◆ Goal: Return the listing below in full, with every line exactly as it is.

◆ Data to use:

□ □ □ □ □ □ □

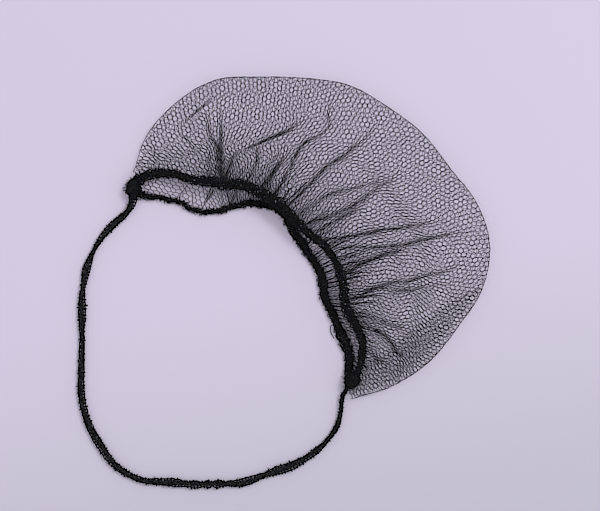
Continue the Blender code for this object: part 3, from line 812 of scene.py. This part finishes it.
def knitted_tube(line, half_width, half_height, around, stitch, bar_share, roll, seed):
    """Strands of a narrow knitted tube round a line of points. The number of strands is even."""
    length = along_line(line)
    columns = int(length[-1] / stitch)
    x, y, column, level = zigzag_strands(0, around, 0, columns, bar_share, 0.06)
    jitter = np.random.default_rng(seed).normal(0.0, 0.16, (2, around, columns + 1))
    row = level % around
    x = np.clip((x + jitter[0][row, column]) * stitch, 0.0, length[-1])
    angle = 2 * math.pi * (y + jitter[1][row, column]) / around + roll * np.sin(2 * math.pi * x / 0.035)
    uneven = 1.0 + 0.10 * smooth_noise(x, 0.007, seed + 5)
    wide, high = (np.interp(x, length, half) * uneven for half in (half_width, half_height))
    points = round_line(line, x, np.cos(angle) * wide, np.sin(angle) * high)
    return list(points.reshape(around, -1, 3))


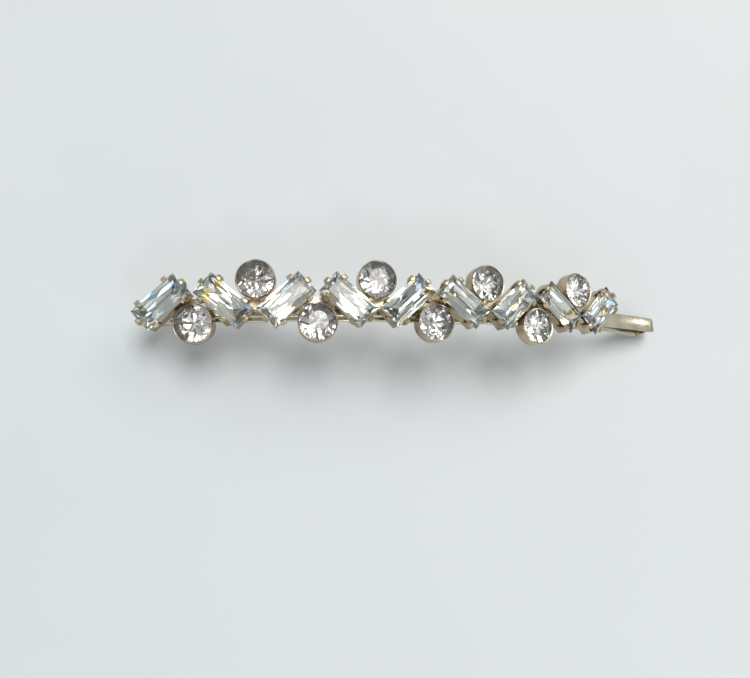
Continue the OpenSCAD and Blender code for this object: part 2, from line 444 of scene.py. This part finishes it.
def add_foil(node, s, foil, deep=None):
    """The foil under a stone: its pavilion's facets, just inside the glass. With deep given, the
    facets alternate between foil and deep, a darker copy of the foil that is painted shade in place
    of the dark reflections in a brilliant's facets."""
    axis = stone_axis(s)
    bm = bmesh.new()
    bm.from_mesh(nodes[node].data)
    bmesh.ops.remove_doubles(bm, verts=bm.verts, dist=1e-7)
    bmesh.ops.recalc_face_normals(bm, faces=bm.faces)
    centre = sum((v.co for v in bm.verts), Vector()) / len(bm.verts)
    crown = [f for f in bm.faces if f.normal.dot(axis) > CROWN_DOT]
    bmesh.ops.delete(bm, geom=crown, context="FACES")
    bmesh.ops.dissolve_limit(bm, angle_limit=0.01, verts=bm.verts, edges=bm.edges)
    mesh = bpy.data.meshes.new("foil_" + node)
    if deep:
        for face in bm.faces:
            # Every second facet takes the darker foil: painted shade.
            face.material_index = painted_shade_facet(face, centre, axis)
    bm.to_mesh(mesh)
    bm.free()
    piece = new_piece("foil_" + node, mesh, foil)
    if deep:
        mesh.materials.append(deep)
    shell = piece.modifiers.new("foil", "SOLIDIFY")
    shell.thickness = FOIL_T
    shell.offset = -1
    shell.use_even_offset = True
    piece.location = axis * FOIL_GAP
    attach(piece, "clip")


def dress_nodes():
    """Materials and foil for every CAD node that shows itself."""
    for i in range(1, RECTS + 1):
        dress(nodes[f"claw_cup_{i}"], CUP)
        soften(nodes[f"claw_cup_{i}"], CUP_EDGE)
        dress(nodes[f"baguette_{i}"], GLASS)
        add_foil(f"baguette_{i}", rect_s(i - 1), RECT_FOIL_PAINTED_FLASHES)
    for i in range(1, ROUNDS + 1):
        dress(nodes[f"round_cup_{i}"], CUP)
        dress(nodes[f"round_stone_{i}"], GLASS)
        add_foil(f"round_stone_{i}", round_s(i - 1), ROUND_FOIL, ROUND_FOIL_PAINTED_SHADE)
    # The bar's paler gold is painted light.
    dress(nodes["backing_bar"], BAR)
    soften(nodes["backing_bar"], BAR_EDGE)
    dress(nodes["solder_joints"], SOLDER)


# ---------------------------------------------------------------- stage and light

FLOOR_HALF = 1.5


def add_stage():
    mesh = bpy.data.meshes.new("floor")
    corners = [(x * FLOOR_HALF, y * FLOOR_HALF, 0) for x, y in ((-1, -1), (1, -1), (1, 1), (-1, 1))]
    mesh.from_pydata(corners, [], [(0, 1, 2, 3)])
    floor = bpy.data.objects.new("floor", mesh)
    bpy.context.scene.collection.objects.link(floor)
    dress(floor, pale_floor())


LIGHT_AIM = Vector((0, 0, 8)) * MM


def softbox(name, at, size, power, colour=(1, 1, 1)):
    """An area light at a place in millimetres that faces the clip."""
    data = bpy.data.lights.new(name, "AREA")
    data.shape = "RECTANGLE"
    data.size = size[0] * MM
    data.size_y = size[1] * MM
    data.energy = power
    data.color = colour
    light = bpy.data.objects.new(name, data)
    light.location = Vector(at) * MM
    facing = LIGHT_AIM - light.location
    light.rotation_euler = facing.to_track_quat("-Z", "Y").to_euler()
    bpy.context.scene.collection.objects.link(light)


ROOM_ON_FLOOR = 0.28     # share of the room's light that diffuse rays get


def add_world():
    """Pale room: brightest a little above the horizon all round, and dimmer overhead."""
    world = bpy.data.worlds.new("room")
    bpy.context.scene.world = world
    world.use_nodes = True
    tree = world.node_tree
    coord = tree.nodes.new("ShaderNodeTexCoord")
    split = tree.nodes.new("ShaderNodeSeparateXYZ")
    tree.links.new(coord.outputs["Generated"], split.inputs["Vector"])
    tone = ramp(tree, split.outputs["Z"],
                [(0.0, (0.62, 0.63, 0.64)), (0.15, (0.84, 0.85, 0.85)),
                 (0.45, (0.82, 0.83, 0.835)), (0.7, (0.52, 0.525, 0.53)),
                 (0.92, (0.37, 0.372, 0.375)), (1.0, (0.35, 0.352, 0.355))])
    background = tree.nodes["Background"]
    tree.links.new(tone, background.inputs["Color"])
    # The metal and the stones mirror the whole room, and the floor takes less light from it
    path = tree.nodes.new("ShaderNodeLightPath")
    strength = tree.nodes.new("ShaderNodeMapRange")
    strength.inputs["To Min"].default_value = 1.0
    strength.inputs["To Max"].default_value = ROOM_ON_FLOOR
    tree.links.new(path.outputs["Is Diffuse Ray"], strength.inputs["Value"])
    tree.links.new(strength.outputs["Result"], background.inputs["Strength"])


KEY_WAY = Vector((0.07, -0.37, -0.93))  # the way its light travels
KEY_STRENGTH = 1.78
KEY_SPREAD = math.radians(34)


def add_key():
    """A broad light from above and behind, the same over the whole floor."""
    data = bpy.data.lights.new("key", "SUN")
    data.energy = KEY_STRENGTH
    data.angle = KEY_SPREAD
    data.color = (1.0, 0.99, 0.97)
    light = bpy.data.objects.new("key", data)
    light.rotation_euler = KEY_WAY.to_track_quat("-Z", "Y").to_euler()
    bpy.context.scene.collection.objects.link(light)


def add_lights():
    """The key, soft fills, and small bright boxes that the bend and the stones mirror."""
    add_key()
    softbox("fill_left", (-190, -40, 110), (60, 140), 0.02, (0.95, 0.98, 1.0))
    softbox("fill_right", (150, -110, 130), (60, 140), 0.05, (1.0, 0.98, 0.95))
    softbox("back", (80, 130, 150), (120, 80), 0.085, (1.0, 0.98, 0.95))
    softbox("glint", (195, 26, 27), (10, 10), 0.004, (1.0, 0.98, 0.90))
    softbox("front", (60, -380, 120), (360, 100), 0.2, (1.0, 0.98, 0.96))
    softbox("spark_warm", (90, 60, 160), (14, 14), 0.006, (1.0, 0.66, 0.25))
    softbox("spark_blue", (-110, 40, 140), (14, 14), 0.006, (0.4, 0.65, 1.0))
    softbox("spark_white", (-10, -120, 150), (24, 24), 0.02)


nodes = frame["nodes"]
add_camera()
add_pin()
dress_nodes()
add_stage()
add_world()
add_lights()
bpy.context.scene.view_settings.view_transform = "Standard"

□ □ □ □ □ □ □

◆ Exercise result:
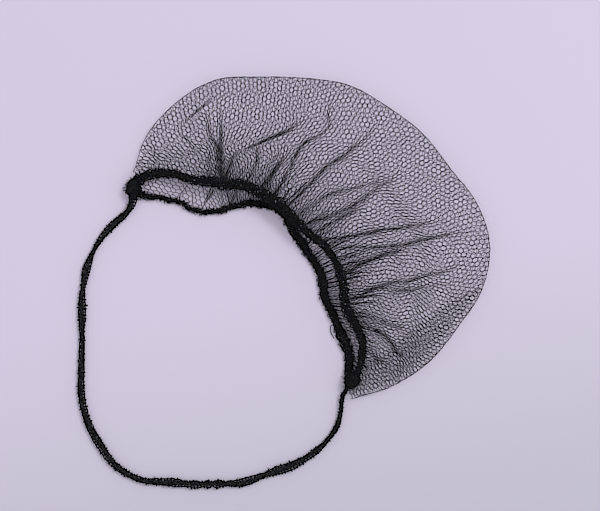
Continue the Blender code for this object: part 3, from line 812 of scene.py. This part finishes it.
def knitted_tube(line, half_width, half_height, around, stitch, bar_share, roll, seed):
    """Strands of a narrow knitted tube round a line of points. The number of strands is even."""
    length = along_line(line)
    columns = int(length[-1] / stitch)
    x, y, column, level = zigzag_strands(0, around, 0, columns, bar_share, 0.06)
    jitter = np.random.default_rng(seed).normal(0.0, 0.16, (2, around, columns + 1))
    row = level % around
    x = np.clip((x + jitter[0][row, column]) * stitch, 0.0, length[-1])
    angle = 2 * math.pi * (y + jitter[1][row, column]) / around + roll * np.sin(2 * math.pi * x / 0.035)
    uneven = 1.0 + 0.10 * smooth_noise(x, 0.007, seed + 5)
    wide, high = (np.interp(x, length, half) * uneven for half in (half_width, half_height))
    points = round_line(line, x, np.cos(angle) * wide, np.sin(angle) * high)
    return list(points.reshape(around, -1, 3))


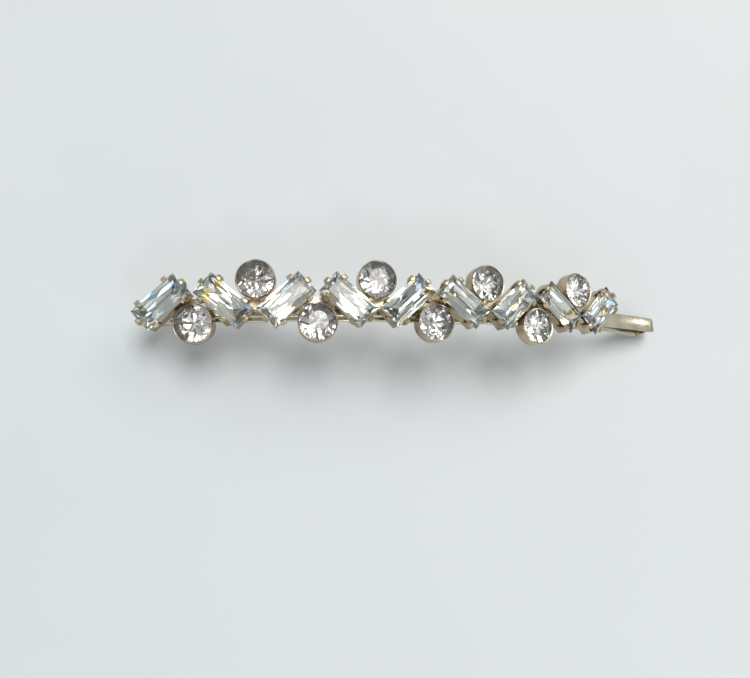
Continue the OpenSCAD and Blender code for this object: part 2, from line 444 of scene.py. This part finishes it.
def add_foil(node, s, foil, deep=None):
    """The foil under a stone: its pavilion's facets, just inside the glass. With deep given, the
    facets alternate between foil and deep, a darker copy of the foil that is painted shade in place
    of the dark reflections in a brilliant's facets."""
    axis = stone_axis(s)
    bm = bmesh.new()
    bm.from_mesh(nodes[node].data)
    bmesh.ops.remove_doubles(bm, verts=bm.verts, dist=1e-7)
    bmesh.ops.recalc_face_normals(bm, faces=bm.faces)
    centre = sum((v.co for v in bm.verts), Vector()) / len(bm.verts)
    crown = [f for f in bm.faces if f.normal.dot(axis) > CROWN_DOT]
    bmesh.ops.delete(bm, geom=crown, context="FACES")
    bmesh.ops.dissolve_limit(bm, angle_limit=0.01, verts=bm.verts, edges=bm.edges)
    mesh = bpy.data.meshes.new("foil_" + node)
    if deep:
        for face in bm.faces:
            # Every second facet takes the darker foil: painted shade.
            face.material_index = painted_shade_facet(face, centre, axis)
    bm.to_mesh(mesh)
    bm.free()
    piece = new_piece("foil_" + node, mesh, foil)
    if deep:
        mesh.materials.append(deep)
    shell = piece.modifiers.new("foil", "SOLIDIFY")
    shell.thickness = FOIL_T
    shell.offset = -1
    shell.use_even_offset = True
    piece.location = axis * FOIL_GAP
    attach(piece, "clip")


def dress_nodes():
    """Materials and foil for every CAD node that shows itself."""
    for i in range(1, RECTS + 1):
        dress(nodes[f"claw_cup_{i}"], CUP)
        soften(nodes[f"claw_cup_{i}"], CUP_EDGE)
        dress(nodes[f"baguette_{i}"], GLASS)
        add_foil(f"baguette_{i}", rect_s(i - 1), RECT_FOIL_PAINTED_FLASHES)
    for i in range(1, ROUNDS + 1):
        dress(nodes[f"round_cup_{i}"], CUP)
        dress(nodes[f"round_stone_{i}"], GLASS)
        add_foil(f"round_stone_{i}", round_s(i - 1), ROUND_FOIL, ROUND_FOIL_PAINTED_SHADE)
    # The bar's paler gold is painted light.
    dress(nodes["backing_bar"], BAR)
    soften(nodes["backing_bar"], BAR_EDGE)
    dress(nodes["solder_joints"], SOLDER)


# ---------------------------------------------------------------- stage and light

FLOOR_HALF = 1.5


def add_stage():
    mesh = bpy.data.meshes.new("floor")
    corners = [(x * FLOOR_HALF, y * FLOOR_HALF, 0) for x, y in ((-1, -1), (1, -1), (1, 1), (-1, 1))]
    mesh.from_pydata(corners, [], [(0, 1, 2, 3)])
    floor = bpy.data.objects.new("floor", mesh)
    bpy.context.scene.collection.objects.link(floor)
    dress(floor, pale_floor())


LIGHT_AIM = Vector((0, 0, 8)) * MM


def softbox(name, at, size, power, colour=(1, 1, 1)):
    """An area light at a place in millimetres that faces the clip."""
    data = bpy.data.lights.new(name, "AREA")
    data.shape = "RECTANGLE"
    data.size = size[0] * MM
    data.size_y = size[1] * MM
    data.energy = power
    data.color = colour
    light = bpy.data.objects.new(name, data)
    light.location = Vector(at) * MM
    facing = LIGHT_AIM - light.location
    light.rotation_euler = facing.to_track_quat("-Z", "Y").to_euler()
    bpy.context.scene.collection.objects.link(light)


ROOM_ON_FLOOR = 0.28     # share of the room's light that diffuse rays get


def add_world():
    """Pale room: brightest a little above the horizon all round, and dimmer overhead."""
    world = bpy.data.worlds.new("room")
    bpy.context.scene.world = world
    world.use_nodes = True
    tree = world.node_tree
    coord = tree.nodes.new("ShaderNodeTexCoord")
    split = tree.nodes.new("ShaderNodeSeparateXYZ")
    tree.links.new(coord.outputs["Generated"], split.inputs["Vector"])
    tone = ramp(tree, split.outputs["Z"],
                [(0.0, (0.62, 0.63, 0.64)), (0.15, (0.84, 0.85, 0.85)),
                 (0.45, (0.82, 0.83, 0.835)), (0.7, (0.52, 0.525, 0.53)),
                 (0.92, (0.37, 0.372, 0.375)), (1.0, (0.35, 0.352, 0.355))])
    background = tree.nodes["Background"]
    tree.links.new(tone, background.inputs["Color"])
    # The metal and the stones mirror the whole room, and the floor takes less light from it
    path = tree.nodes.new("ShaderNodeLightPath")
    strength = tree.nodes.new("ShaderNodeMapRange")
    strength.inputs["To Min"].default_value = 1.0
    strength.inputs["To Max"].default_value = ROOM_ON_FLOOR
    tree.links.new(path.outputs["Is Diffuse Ray"], strength.inputs["Value"])
    tree.links.new(strength.outputs["Result"], background.inputs["Strength"])


KEY_WAY = Vector((0.07, -0.37, -0.93))  # the way its light travels
KEY_STRENGTH = 1.78
KEY_SPREAD = math.radians(34)


def add_key():
    """A broad light from above and behind, the same over the whole floor."""
    data = bpy.data.lights.new("key", "SUN")
    data.energy = KEY_STRENGTH
    data.angle = KEY_SPREAD
    data.color = (1.0, 0.99, 0.97)
    light = bpy.data.objects.new("key", data)
    light.rotation_euler = KEY_WAY.to_track_quat("-Z", "Y").to_euler()
    bpy.context.scene.collection.objects.link(light)


def add_lights():
    """The key, soft fills, and small bright boxes that the bend and the stones mirror."""
    add_key()
    softbox("fill_left", (-190, -40, 110), (60, 140), 0.02, (0.95, 0.98, 1.0))
    softbox("fill_right", (150, -110, 130), (60, 140), 0.05, (1.0, 0.98, 0.95))
    softbox("back", (80, 130, 150), (120, 80), 0.085, (1.0, 0.98, 0.95))
    softbox("glint", (195, 26, 27), (10, 10), 0.004, (1.0, 0.98, 0.90))
    softbox("front", (60, -380, 120), (360, 100), 0.2, (1.0, 0.98, 0.96))
    softbox("spark_warm", (90, 60, 160), (14, 14), 0.006, (1.0, 0.66, 0.25))
    softbox("spark_blue", (-110, 40, 140), (14, 14), 0.006, (0.4, 0.65, 1.0))
    softbox("spark_white", (-10, -120, 150), (24, 24), 0.02)


nodes = frame["nodes"]
add_camera()
add_pin()
dress_nodes()
add_stage()
add_world()
add_lights()
bpy.context.scene.view_settings.view_transform = "Standard"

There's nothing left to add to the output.